Clark met several of his cast one day at Venice Beach, where he was doing a fashion shoot for a French magazine featuring Tiffany. Kico and Porky came skating by. “Look at these kids, ethnic, out of place,” he remembered thinking, and “It would be great to do a documentary about their lives, but I don’t do documentaries.” But Clark was taken back to South Central LA, where he met Jonathan, Spermball, and the others. He decided on a fictional story, with the Salvadorians playing themselves.

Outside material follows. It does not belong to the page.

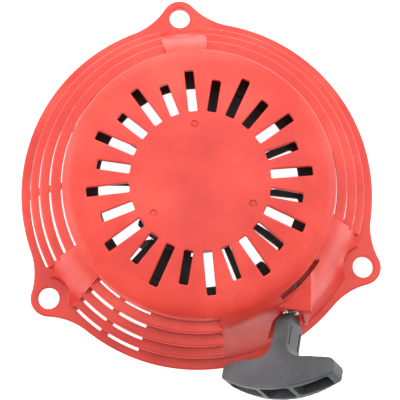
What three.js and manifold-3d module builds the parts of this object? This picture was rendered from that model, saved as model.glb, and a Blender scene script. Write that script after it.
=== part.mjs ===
// Recoil starter for a small vertical-shaft engine. Millimetres, +Z up.
// Origin: crank axis on the mounting plane, the underside of the flange. First ear on +Y.
import * as THREE from 'three';
import * as BufferGeometryUtils from 'three/addons/utils/BufferGeometryUtils.js';
import Module from 'manifold-3d';

const wasm = await Module();
wasm.setup();

const DEG = Math.PI / 180;

// ---- driving dimensions -------------------------------------------------------------
const GAP = 0.3; // clearance between pieces that touch
const ROUND = 60; // steps in a full turn of the large round parts
const FINE = 24; // steps in a full turn of the small round parts

const RIM_R = 101; // flange outer radius
const FLANGE_Z = 5.5; // flange top, its underside is z = 0
const FLANGE_INNER_R = 92.6;
const WALL = 2.2; // moulded wall thickness
const CROWN_WALL = 2.5;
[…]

“They have no regrets, but it took some convincing. These aren’t people who are going to show a lot of emotion to strangers, especially some white man who says he’s going to put them in a movie. It took me going out there every week for a year and a half. Show up, be there, be reliable. Every Saturday, not bullshitting them, I’d pick them up and take them skating. These kids are really good kids, They don’t drink, they don’t smoke pot, they are in the moment. They want to have fun, listen to punk music.

“The pressure to wear baggy clothes and look like gangsters and listen to hip-hop is enormous. Where they live, it’s gangs everywhere. Sixty homicides, it’s dangerous to go to school.”

But that’s where Clark’s cast was, in high-school class, when he came alone to Toronto. “One of the kids said to me, ‘When you’re through with the film, will you still be around?’ I’m around. I’m taking everyone skating next Saturday.”